EXPOSURE TO POLYBROMINATED DIPHENYL ETHERS ASSOCIATES WITH HYPOTHYROIDISM
Oulhote Y1, Chevrier J1, Bouchard MF Exposure to Polybrominated Diphenyl Ethers (PBDEs) and Hypothyroidism in Canadian Women. J Clin Endocrinol Metab. 2016 Feb;101(2):590-8. doi: 10.1210/jc.2015-2659. Epub 2015 Nov 25.
Polybrominated diphenyl ethers (PBDEs) are used as flame retardants in a wide range of products, resulting in widespread human exposure. Epidemiological studies in some populations reported exposure to PBDEs and thyroid hormone levels but little epidemiological data are available among women from the general population.A total of 745 women representative of Canadian women aged 30-79 years participated in a study. We estimated the prevalence ratios (PRs) for hypothyroidism in relation to plasma concentrations of BDE-47, -99, -100, and -153 and their sum (ΣPBDEs). Women were identified as cases if they reported a doctor-diagnosed thyroid condition and underwent thyroid hormone replacement therapy (n = 90).Higher plasma levels of brominated diphenyl ether (BDE)-47 and -100 and ΣPBDEs were associated with an increased prevalence of hypothyroidism. The PR for a 10-fold increase in ΣPBDEs was 1.7 (95% confidence interval [CI] 1.0, 3.0). Associations were consistently higher among women aged 30-50 years than among those 51-79 years for ΣPBDEs and the other PBDE congeners, although the interaction was significant only for BDE-100. For instance, in the younger age group, women with detectable levels of BDE-100 had a PR of 3.8 (95% CI 1.2, 12.3) compared with women with undetectable levels; the corresponding PR in the older age group was 1.2 (95% CI 0.6, 2.3).

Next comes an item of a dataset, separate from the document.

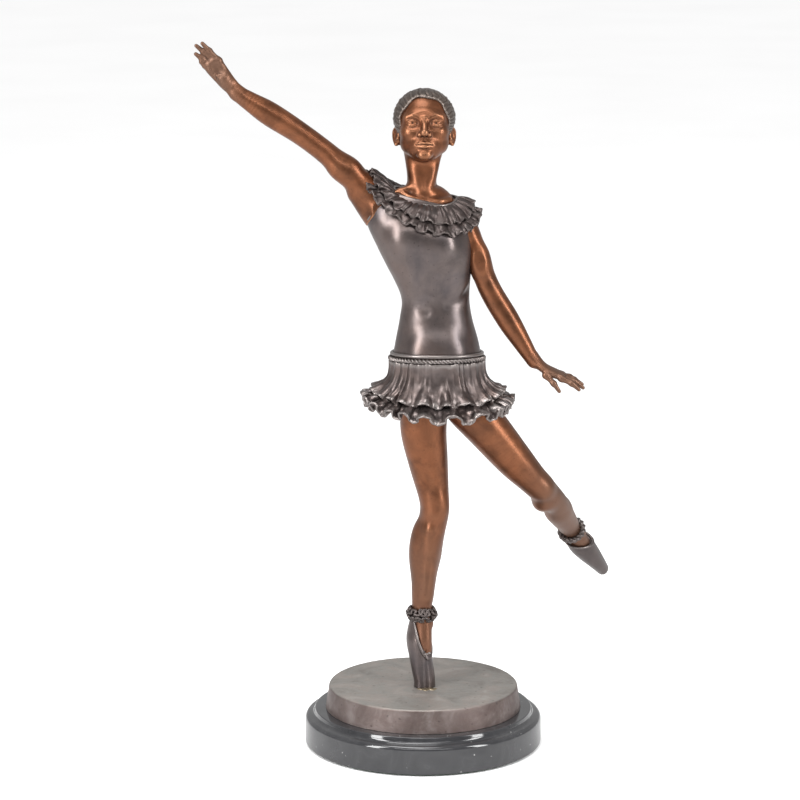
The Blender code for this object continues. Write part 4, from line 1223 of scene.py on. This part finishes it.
def hand(wax, palm, fingers, palm_front):
    """A hand in wax: a flattened palm, fingers in two lengths, and their knuckles."""
    wax.roll(on_figure(palm), palm_front, 0.003)
    for joints in fingers:
        stations = [(*joint, radius, radius * 0.92)
                    for joint, radius in zip(joints, finger_radii)]
        wax.roll(on_figure(stations), palm_front, 0.0016)
        wax.ball(figure(*joints[1]), (knuckle_radii[1],) * 3, 0.0018)
        wax.ball(figure(*joints[0]), (knuckle_radii[0],) * 3, 0.0026)


raised_arm_form = [
    (-0.033, 0.001, 0.4385, 0.0130, 0.0145),
    (-0.049, 0.000, 0.4540, 0.0133, 0.0140),
    (-0.080, -0.001, 0.4835, 0.0104, 0.0108),
    (-0.1070, -0.003, 0.5050, 0.0100, 0.0098),
    (-0.1350, -0.006, 0.5237, 0.0108, 0.0098),
    (-0.1520, -0.008, 0.5348, 0.0088, 0.0078),
    (-0.1655, -0.009, 0.5438, 0.0068, 0.0055),
]
raised_palm_form = [
    (-0.1640, -0.009, 0.5430, 0.0064, 0.0050),
    (-0.1740, -0.010, 0.5540, 0.0074, 0.0045),
    (-0.1830, -0.011, 0.5655, 0.0086, 0.0042),
    (-0.1870, -0.012, 0.5705, 0.0082, 0.0036),
]
raised_fingers = [
    [(-0.1805, -0.012, 0.5720), (-0.1885, -0.014, 0.5810), (-0.1945, -0.017, 0.5880)],
    [(-0.1840, -0.012, 0.5720), (-0.1935, -0.013, 0.5800), (-0.2000, -0.015, 0.5858)],
    [(-0.1880, -0.012, 0.5690), (-0.1950, -0.013, 0.5740), (-0.2005, -0.015, 0.5785)],
    [(-0.1870, -0.012, 0.5645), (-0.1925, -0.012, 0.5682), (-0.1962, -0.014, 0.5710)],
    [(-0.1770, -0.013, 0.5570), (-0.1825, -0.017, 0.5612), (-0.1872, -0.020, 0.5650)],
]
arm_wax = Wax(figure(-0.206, -0.030, 0.408), figure(-0.016, 0.026, 0.5925), arm_step)
arm_wax.roll(on_figure(raised_arm_form), (0, -1, 0), 0.0)
arm_wax.work(armhole - 0.034, armhole + 0.034, lambda x, y, z: np.maximum(
    torso_tool(x, y, z) - 0.0001, hole_tool(x, y, z) - 0.0016), 0.010)   # chest and armpit
arm_wax.roll(on_figure([
    (-0.0470, 0.0030, 0.4290, 0.0040, 0.0060),
    (-0.0510, 0.0020, 0.4360, 0.0062, 0.0080),
    (-0.0600, 0.0010, 0.4510, 0.0068, 0.0080)]), (0, -1, 0), 0.008)     # back into the arm
arm_wax.ball(figure(-0.1130, 0.0030, 0.5075), (0.0060, 0.0060, 0.0070), 0.006)    # elbow
arm_wax.ball(figure(-0.0700, -0.0040, 0.4755), (0.0120, 0.0070, 0.0090), 0.010)   # biceps
hand(arm_wax, raised_palm_form, raised_fingers, (0, -1, 0))
arm_wax.ball(figure(-0.1750, -0.0135, 0.5550), (0.0042, 0.0030, 0.0060), 0.005)   # thumb's heel
arm_wax.ball(figure(-0.1820, -0.0190, 0.5645), (0.0036, 0.0036, 0.0050), 0.005, carve=True)
cast_in_bronze("raised_arm_casting", arm_wax, skin_bronze, "skin_bronze", ["raised_arm"],
               dull=lambda p: towards(-p[:, 0], 0.150, 0.180))

lowered_arm_form = [
    (0.028, 0.003, 0.4370, 0.0105, 0.0120),
    (0.0370, 0.001, 0.4240, 0.0102, 0.0122),
    (0.0460, 0.000, 0.4030, 0.0093, 0.0105),
    (0.0577, -0.002, 0.3697, 0.0100, 0.0098),
    (0.0752, -0.006, 0.3400, 0.0103, 0.0095),
    (0.0883, -0.009, 0.3190, 0.0082, 0.0075),
    (0.0985, -0.011, 0.3025, 0.0060, 0.0064),
]
lowered_palm_form = [
    (0.0980, -0.011, 0.3055, 0.0056, 0.0060),
    (0.1070, -0.013, 0.2975, 0.0046, 0.0085),
    (0.1170, -0.014, 0.2925, 0.0044, 0.0100),
    (0.1230, -0.015, 0.2905, 0.0040, 0.0095),
]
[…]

No association was observed for BDE-99 and -153.
Plasma PBDE levels were associated with an increased prevalence of hypothyroidism in Canadian women aged 30-50 years. Although the cross-sectional design of the study limits inferences of causality, these findings have important implications, given the key role of thyroid hormones in several biological mechanisms during reproductive age.